I loved the story, the world building and meeting the different characters. I felt completely immersed in the story and couldn't stop reading it.

Delilah Bea is no stranger to magic: her absentee father is the world’s most famous cursebreaker, and all the women in her family are fated to never find true love. Delilah plans to use her magical Calling to break the Bea family curse but is instead tapped to break the curse of the Pelumbra twins. In their powerful family, one pair of twins every generation is doomed to have one twin drain the other of life and magic. Kieran Pelumbra is growing weaker as his twin sister Briar grows stronger and monstrous. Setting out together to break the curse, it's soon apparent that others in the family don't want the curse broken. Delilah is also drawn to Briar. Time is running out for the twins, and Delilah has her own curse to bear.
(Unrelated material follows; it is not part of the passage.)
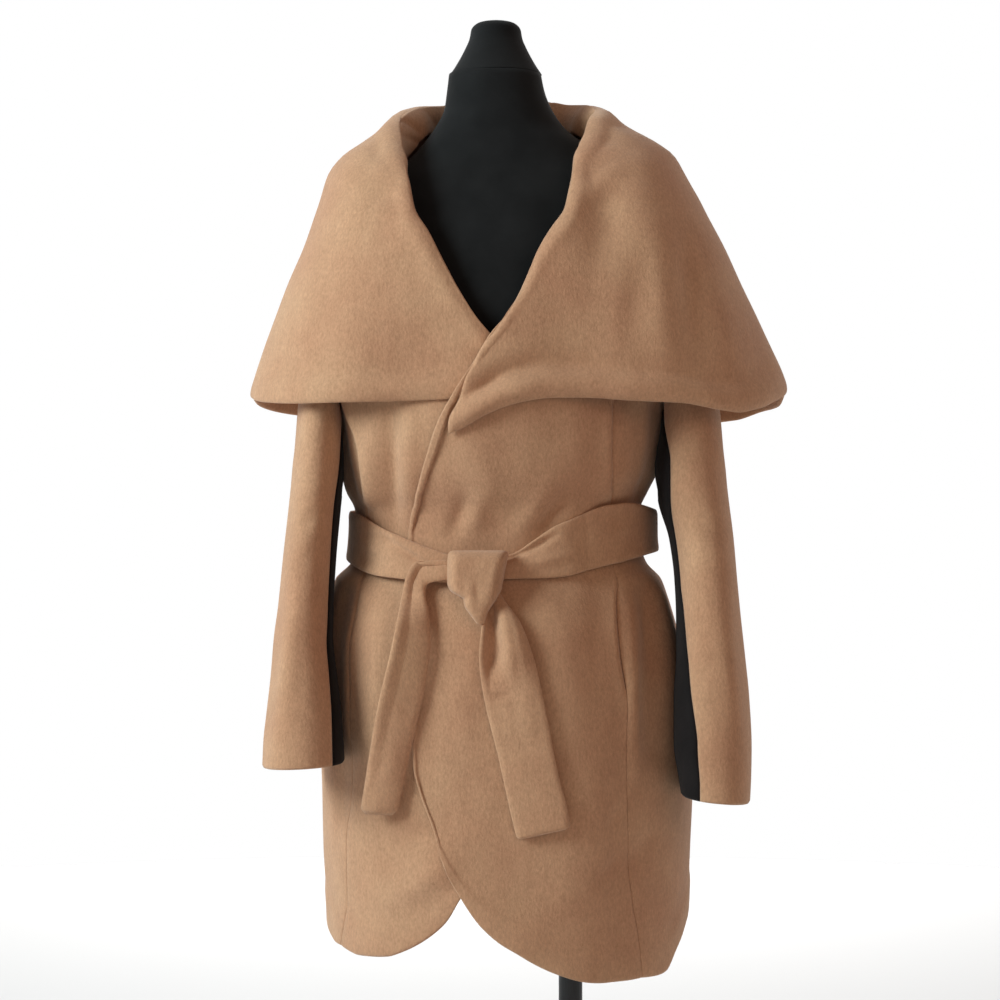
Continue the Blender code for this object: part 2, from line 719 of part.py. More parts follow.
def wall(name, material_name, inner, outer, ring=False):
    """A wall between two grids. A ring closes on itself along its first axis."""
    across, along = inner.shape[:2]
    vertices = np.concatenate([inner.reshape(-1, 3), outer.reshape(-1, 3)])
    far = across * along
    last = across if ring else across - 1
    faces = []
    for i in range(last):
        here, there = i * along, (i + 1) % across * along
        for j in range(along - 1):
            quad = (here + j, there + j, there + j + 1, here + j + 1)
            faces.append(tuple(far + k for k in quad))
            faces.append(quad[::-1])
        for j in (0, along - 1):
            faces.append((here + j, there + j, far + there + j, far + here + j))
    if not ring:
        for here in (0, (across - 1) * along):
            for j in range(along - 1):
                faces.append((here + j, here + j + 1, far + here + j + 1, far + here + j))
    return solid(name, material_name, vertices, faces)


def tube(name, material_name, rings):
    """A closed body through rings of points, with flat ends."""
    count, around = rings.shape[:2]
    faces = [tuple(range(around)), tuple((count - 1) * around + i for i in range(around))]
    for k in range(count - 1):
        for i in range(around):
            j = (i + 1) % around
            faces.append((k * around + i, k * around + j, (k + 1) * around + j, (k + 1) * around + i))
    return solid(name, material_name, rings.reshape(-1, 3), faces)


def round_rings(heights, radii, centre, count):
    """Rings of points round an upright axis."""
    turn = np.linspace(0, 2 * math.pi, count, endpoint=False)
    rings = []
    for height, radius in zip(heights, radii):
        x = centre[0] + radius * np.cos(turn)
        y = centre[1] + radius * np.sin(turn)
        rings.append(np.stack([x, y, height + 0 * x], -1))
    return np.array(rings)


def panel(name, edges, lift):
    """One layer of wool on the coat's body, inside its four edges."""
    grid = coons(*edges)
    angle, height = grid[..., 0], grid[..., 1]
    inner = on_coat(angle, height, lift(angle, height))
    outer = on_coat(angle, height, lift(angle, height) + WOOL)
    return wall(name, "camel_wool", inner, outer)


def flat(angle, height):
    return 0 * angle


def shoulder_side(line, side, facing):
    """The long side of a front or back: its seam, the armhole and the shoulder seam.

    facing is 1 on a front and -1 on the back. The seam has the same rows as the piece beside it.
    """
    arm = armhole(side, 0, 90)
    if facing < 0:
        arm[:, 0] = side * 180 - arm[:, 0]
    top = side * (90 - facing * math.degrees(SEAM / 2 / 0.1))
    arm[-1, 0] = top
    shoulder = np.array([arm[-1], (top, NECK_SEAM)])
    seam = by_levels(line, CHEST_ROWS)
    return np.concatenate([seam, along_curve(arm, ARM_ROWS)[1:], along_curve(shoulder, TOP_ROWS)[1:]])


def back_line(side, foot, facing):
    """The seam between back and side panel, straight up to the armhole."""
    angle = side * (BACK_SEAM + facing * math.degrees(SEAM / 2 / MEAN_RADIUS))
    return np.stack([np.full(30, angle), np.linspace(foot, ARMHOLE_HEIGHT, 30)], 1)


def make_fronts():
    """The two fronts. The left one laps over the right one."""
    for side, name, princess, edge, hem, lift in (
        (1, "front_left", LEFT_PRINCESS, LEFT_FRONT_EDGE, LEFT_FRONT_HEM, lap_lift),
        (-1, "front_right", RIGHT_PRINCESS, RIGHT_FRONT_EDGE, RIGHT_FRONT_HEM, flat),
    ):
        seam = seam_line(princess, hem["height"][-1], -side)
        long_side = shoulder_side(seam, side, 1)
        front_edge = dense(COAT, edge)
        neck = hidden_neck(side, edge["height"][-1])
        edges = (
            along_curve(snap(dense(COAT, hem), long_side[0]), PANEL_COLUMNS),
            along_curve(snap(np.concatenate([front_edge[-1:], neck]), long_side[-1]), PANEL_COLUMNS),
            by_levels(front_edge, CHEST_ROWS + ARM_ROWS + TOP_ROWS - 2),
            long_side,
        )
        panel(name, edges, lift)


def hidden_neck(side, height):
    """The front's neck edge under the collar, from the V's foot to the shoulder seam."""
    roll = LEFT_ROLL if side > 0 else RIGHT_ROLL
    heights = np.linspace(height + 0.03, NECK_SEAM - 0.03, 30)
    under = 0.012 * side
    edge = smooth(heights, roll["height"], roll["x"]) + under
    points = np.stack([angle_at(COAT, edge, heights), heights], 1)
    return np.concatenate([points[:-6], [(side * 90.0, NECK_SEAM)]])


def snap(points, end):
    """The same polyline, with its last point put on end."""
    moved = np.array(points, float)
    moved[-1] = end
    return moved


def make_sides():
    """The panels between the front seams and the back's seams, up to the underarm."""
    for side, name, seam, hem in (
        (1, "side_left", LEFT_PRINCESS, LEFT_SIDE_HEM),
        (-1, "side_right", RIGHT_PRINCESS, RIGHT_SIDE_HEM),
    ):
        bottom = by_angle(hem)
        bottom = bottom if side > 0 else bottom[::-1]
        front = seam_line(seam, bottom[0, 1], side)
        back = back_line(side, bottom[-1, 1], -1)
        bottom[0], bottom[-1] = front[0], back[0]
        under = armhole(side, 0, -180)
        under[0], under[-1] = front[-1], back[-1]
        edges = (
            along_curve(bottom, SIDE_COLUMNS),
            along_curve(under, SIDE_COLUMNS),
            by_levels(front, CHEST_ROWS),
            by_levels(back, CHEST_ROWS),
        )
        panel(name, edges, flat)


def make_back():
    """The back, from one side seam to the other."""
    left = shoulder_side(back_line(1, BACK_HEM, 1), 1, -1)
    right = shoulder_side(back_line(-1, BACK_HEM, 1), -1, -1)
    right[:, 0] += 360
    bottom = np.array([left[0], right[0]])
    top = np.stack([np.linspace(left[-1, 0], right[-1, 0], 30), np.full(30, NECK_SEAM)], 1)
    edges = (along_curve(bottom, PANEL_COLUMNS), along_curve(top, PANEL_COLUMNS), left, right)
    panel("back", edges, flat)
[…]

This world is full of magic, with curses, blessings, and geasa commonplace. Witches must take part in a Calling to prove themselves worthy of their magic; if they fail, their magic is sealed away. Delilah has six months to complete her task, which is complicated by the fact that no one knows the actual wording of the curse itself. Kieran tracks down Briar, who has been on the run for months, and they go from place to place looking for clues about the curse. The Pelumbra family has grown prosperous over the generations, and it's due to the twins and the curse that haunts them.
As the team travels around, Kieran gets a chance to see more of the world than the estate he was kept in, Briar gets a chance to be something other than a curse repository, and Delilah grows up and faces herself as well as the legacy of her father. We eventually find out what the curse actually is, as well as the curse on the Bea family. Not everything is what they thought it was, and I enjoyed the showdown at the end, and the hint of happily-ever-after endings for our main cast. A fun book I couldn't put down.

This was pretty cute, loved the found family and characters and relationships, didn't love the emphasis on love healing all (especially when it was all romantic love that I can think of) but ah well.